Oh, it’s definitely real. I’m definitely over-sensitive, but what I’ve learned from doing the podcast is that I have to just keep that to myself in a lot of ways. Because if you’re trying to second guess how you’re being received, or what people are going to like, you vocalize that, or you honor that, then you’re denying them their experience. So, just because I may not be thrilled with the way an interview went because my emotional needs weren’t met in that hour, doesn’t mean that it’s not gonna be the greatest thing in the world for somebody who loves the person I’m talking to, because they’ve never heard them talk.

So, I’m still very sensitive and paranoid and insecure about how things are going to be received or what I think is going to happen, but I do have to keep that to myself out of respect for the audience, and out of respect for people who are going to be taking that in.

I remember watching Ray Romano do stand-up, and then watching his show, or watching Louie doing stand-up and then, eventually, watching his show and seeing pieces of their stand-up as the seeds for their initial seasons. Then came their second season and they stopped pulling as much from their backlog. You had a short first season, but have you exhausted those stories yet? 

The thing about the podcast is that a lot of it isn’t stand-up. It’s me doing monologues that are not necessarily hammered out in front of an audience or picked apart and constructed for beats. Making them into stand-up material – making something that happens in my life or something I talk about improvisationally on the podcast into a stand-up routine, it takes months. So, is my life exhausted? I don’t know. I’ve really sort of had problems with that for a while, but every form they happen in, these kernels of real events, you find your truth in them and you find places to take them that they didn’t go before.The television show has to be seen as a fictionalization, and as a scripted story, and as its own medium.

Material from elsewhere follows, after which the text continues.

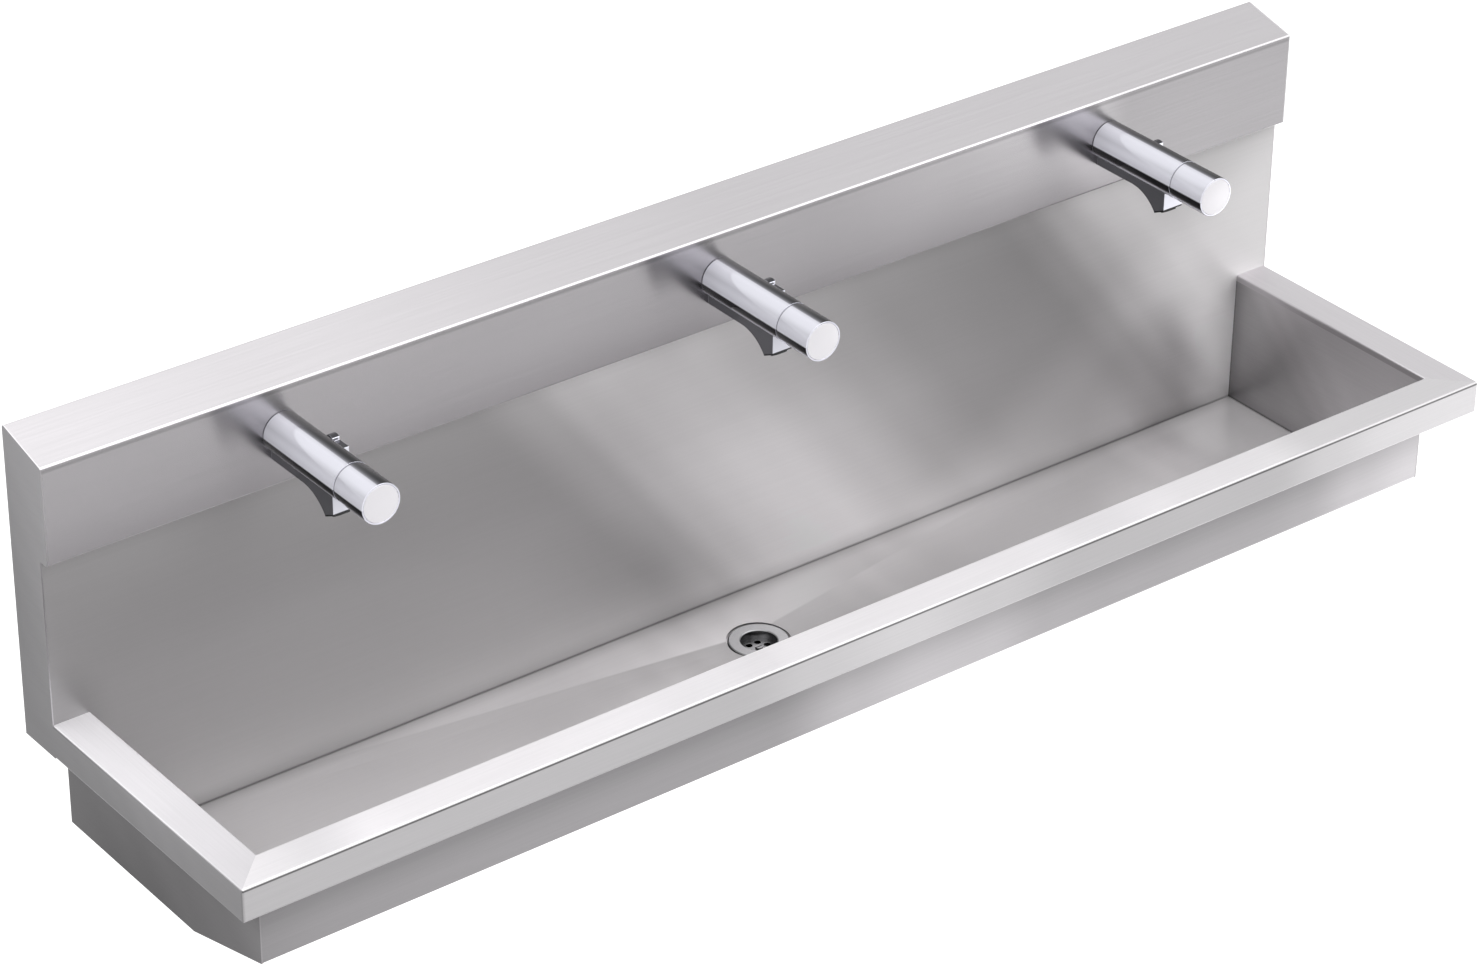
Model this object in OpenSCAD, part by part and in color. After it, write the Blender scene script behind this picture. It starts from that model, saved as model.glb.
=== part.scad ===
// Wall-hung washing trough in folded stainless sheet, with a tap hood along
// its back and self-closing mixer taps.
// Frame: X along the trough, the wall is the plane Y = 0 with the trough at -Y,
// Z up from the top of the rim.

/* [Trough] */
// Length along the wall
sink_l = 1800; // [1700:10:2400]
// Depth from the wall to the front of the apron
sink_d = 446.5; // [420:0.5:520]
// Thickness of the stainless sheet
sheet_t = 1.5; // [1:0.1:2]
// Inside radius of the folds
fold_r = 1.5; // [1:0.5:3]

/* [Rim] */
// Width of the flat rim along the front
rim_front_w = 47; // [35:1:60]
// Width of the flat rim at each end
rim_end_w = 48; // [35:1:60]
// Height of the lip folded down into the basin
rim_lip_h = 8; // [6:1:14]
// Height of the apron round the rim
apron_h = 43; // [30:1:60]
// Depth of the return folded in under the apron
apron_return = 15; // [8:1:25]

/* [Basin] */
// Depth of the front wall below the rim, down to the sloping fold
basin_front_h = 141.5; // [110:0.5:160]
// Depth of the basin below the rim, to the underside of the floor's edge
basin_h = 179.5; // [170:0.5:220]
// Distance from the wall to the fold where the floor turns up
knee_d = 262; // [240:1:300]
// Fall of the floor from its edges to the waste
floor_fall = 3.5; // [2:0.5:10]
// Gap between the end plates and the wall
end_plate_gap = 3; // [1:1:8]

/* [Splashback] */
// Height of the top edge at the wall
splash_h = 350.5; // [330:0.5:450]
// Height of the top edge at the front of the hood
splash_front_h = 331; // [315:0.5:430]
// Distance from the wall to the front of the tap hood
hood_d = 77.5; // [75:0.5:100]
// Height of the hood's lower edge
hood_bottom_h = 209; // [200:1:215]
// Distance from the wall to the face of the back wall
back_d = 63; // [58:0.5:70]
// Height of the back wall that is tucked up behind the hood
back_tuck = 20; // [10:1:24]
// Height of the lip that hangs on the wall rail
hanger_lip_h = 45; // [40:1:50]

/* [Wall fixings] */
// Thickness of the wall rail
rail_t = 3; // [2:0.5:4]
// Distance from the trough's ends to the wall rail's ends
rail_inset = 70; // [60:5:110]
// Height of the wall rail's fixing leg
rail_leg_h = 46; // [40:1:60]
// Width of the gap that the hanging lip drops into
rail_slot_w = 2; // [2:0.1:3.5]
// Height of the rail's hooked edge above its joggle
rail_hook_h = 30; // [20:1:35]
// Distance from the trough's ends to the outer wall screws
rail_screw_inset = 150; // [130:5:200]
// Diameter of the holes for the wall screws
fixing_d = 11; // [9:0.5:13]
// Distance from the trough's ends to the middle of the outer uprights
upright_inset = 200; // [160:5:220]
// Width of each flange of an upright
upright_w = 40; // [35:1:45]
// Width of the middle upright's flange on the wall, which reaches past an inlet
upright_wide_w = 84; // [80:1:90]
// Thickness of the uprights
upright_t = 2; // [1.5:0.5:3]
// Height of the uprights' top above the rim
upright_top_h = 120; // [60:5:150]
// Depth of the uprights' foot below the rim
upright_foot_h = 165; // [155:1:170]
// Depth of the lower wall screws below the rim
upright_hole_h = 135; // [120:1:140]

/* [Waste] */
// Diameter of the waste flange
waste_flange_d = 74; // [70:1:85]
// Diameter of the flange's mouth
waste_mouth_d = 44.6; // [44:0.2:45]
// Diameter over the thread that takes the waste's nut
waste_thread_d = 50; // [49:0.1:52]
// Diameter over the tail's thread for the trap
waste_tail_d = 47.8; // [47.6:0.1:48.4]
// Bore of the tail
waste_bore_d = 40; // [36:1:41]
// Length of the tail below its seat
waste_tail_l = 62; // [50:1:90]
// Depth of the strainer below the flange
strainer_depth = 11; // [8:0.5:14]
// Thickness of the strainer
strainer_t = 1.5; // [1:0.5:2]
// Diameter of the holes in the strainer
strainer_hole_d = 8; // [5:0.5:9]
// Pitch circle diameter of the holes in the strainer
strainer_hole_pcd = 25.5; // [24:0.5:27]
// Number of holes in the strainer
strainer_holes = 6; // [4:1:7]
// Gap round the flange in its pressed seat
waste_seat_gap = 2.5; // [1:0.5:4]
// Depth of the pressed seat below the floor
waste_seat_depth = 2; // [1:0.5:4]

/* [Taps] */
// Number of taps
tap_count = 3; // [1:1:3]
// Distance between the taps
tap_pitch = 600; // [500:10:620]
// Height of the taps' axis
tap_h = 274.5; // [268:0.5:280]
// Diameter of the tap
tap_d = 49.6; // [46:0.2:52]
// Projection of the tap from the hood
tap_l = 194; // [185:1:230]
// Length of the push cap
cap_l = 53.3; // [48:0.1:60]
// Gap behind the push cap, which is the travel and a little more
cap_gap = 2.4; // [2.4:0.1:4]
// Wall of the push cap
cap_wall = 3.1; // [2:0.1:4]
// Thickness of the push cap's front
cap_front_t = 5; // [4:0.5:8]
// Bevel round the front edge of the push cap
cap_bevel = 0.9; // [0.5:0.1:1.5]
// Diameter of the disc let into the cap's front
cap_disc_d = 45; // [40:0.5:46]
// Thickness of that disc
cap_disc_t = 1.2; // [0.8:0.1:2]
// Diameter of the cap's stem
stem_d = 10; // [8:0.5:12]
// Diameter of the self-closing cartridge
cartridge_d = 34; // [30:0.5:36]
// Length of the cartridge inside the body
cartridge_l = 76; // [60:1:90]
// Length of the guide that the cap slides on
guide_l = 11; // [8:0.5:14]
// Diameter of the threaded shank behind the body
shank_d = 32; // [28:1:34]
// Length of the shank behind the hood's face
shank_l = 24; // [20:0.5:26]
// Diameter of the waterway through the shank
waterway_d = 18; // [14:1:20]
// Thickness of the gasket between body and hood
gasket_t = 0.8; // [0.5:0.1:1.5]
// Size of the lock nut across its flats
nut_flats = 46; // [42:1:50]
// Thickness of the lock nut
nut_t = 8; // [6:0.5:10]
// Thickness of the clamping washer
washer_t = 2; // [1.5:0.5:3]
// Diameter of the clamping washer
washer_d = 54; // [50:1:60]

/* [Spout] */
// Width of the spout
spout_w = 30; // [26:0.5:34]
// Distance of the spout's underside below the tap's axis
spout_drop = 30.5; // [28:0.5:33]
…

So we were able, this season, to broaden that, to not be afraid to just go and fictionalize based on the character as opposed to pulling from an event. Right now, I’m trying to go do a new hour of stand-up; my life is definitely not depleted because I keep living it. So the fear of what you’re talking about is a little less but it’s still sort of there.

The way that Season 2 opens with you appearing on “Talking Dead” with Chris Hardwick is really phenomenal because it just cuts to someone unloading on you, and had I never seen this show, I’d be like: Why is this guy such an asshole, why does he deserve this?

Yeah, and I was glad to give Chris that opportunity. He’s not that kind of guy publicly. And him and I have always had our weird little tension, and he really stepped up. He really showed up to unload on me. That’s for sure.

In making “Maron,” do you think about the arc of your character, where he is ultimately going?

Definitely. What we knew going in was that this season was going to be me dealing with that first wave of things getting better. For the first time in my life, I seem to have a little traction and a little more opportunity and there’s the idea that I’m a little more successful, and how to handle that.

I think if you watch any of these episodes, they do stand alone, and that’s one of the benefits of shooting the way we’re shooting and having single camera, and doing IFC. Each of them exist on their own and do not necessarily suggest a before or after. I think if you can pull that off, that’s the best you can do in terms of getting away from this idea of honoring an arc.

In the new season, your family shows up in two of the four episodes I've seen. Is there a particular reason for that, or did you just want to build a strong ensemble around him?

My parents are very specific characters in my story and in my life, and they’re both uniquely fucked up. When we had the opportunity to figure out how to get them into my neighborhood and get them into my world as characters, we took it. We were able to use Sally [Kellerman] a little bit last year, and she just really loved playing my mother who is just a very specific character, and Judd [Hirsch] was great as my father, and we were just lucky to get him for the one episode.

The character of your brother appeared in the first season. I vaguely remember he took a phone call, and he seemed like a reasonable kind of guy, a little jaded, but still sort of domesticated and calm. In this season, he shows up, and he’s manic, and ready to throw his life out the window, and the change is sort of drastic. Is that part of the fictionalization we’re talking about, needing a character that fits that part? 

No, no. That has sort of an emotionally realistic basis. My brother has three kids and his wife has four kids. In the first season I don’t know that he was that grounded. He was very distracted by the chaos in his home on that brief phone call. That character is rooted in possibility, and I think, given the emotional map of my mother and father, the character makes sense. I don’t believe that my brother would ever take as drastic an action in real life, but I can’t tell you that the thought isn’t there.

It feels, particularly with your family around in so many episodes, that "Maron" is blaming everyone for his own unhappiness. I’m just wondering, do you ever get tired of blaming the universe? Do you, at least, get tired of watching yourself blaming outside forces?

Well, I don’t know if I’ve ever looked at it like that. I guess there is that element. But the struggle to take responsibility for your problems when they are so clearly rooted in something much deeper – something that happened when you had no control over them – I think is a struggle a lot of people have. I think, in my mind, I’m more annoyed at the reality of it. I guess you’re right. But I think that at some point blaming, or the actual engagement of saying, You did this, and Can you answer for it, has got to be part of the evolution of growth. You’ve got to take a shot at that. Obviously they’re not going to be able to do anything about it.

That’s a sad realization as a grown-up: Whatever shortcomings your parents had as parents, the window for them to show up in that way is gone. That kid inside me is never going to get those needs met. I’ve got to just accept that and try to take care of that kid and get him up to speed with where we’re at now. It’s a difficult journey for a lot of people. But yes, I guess I am tired of blaming. And hopefully I will stop that.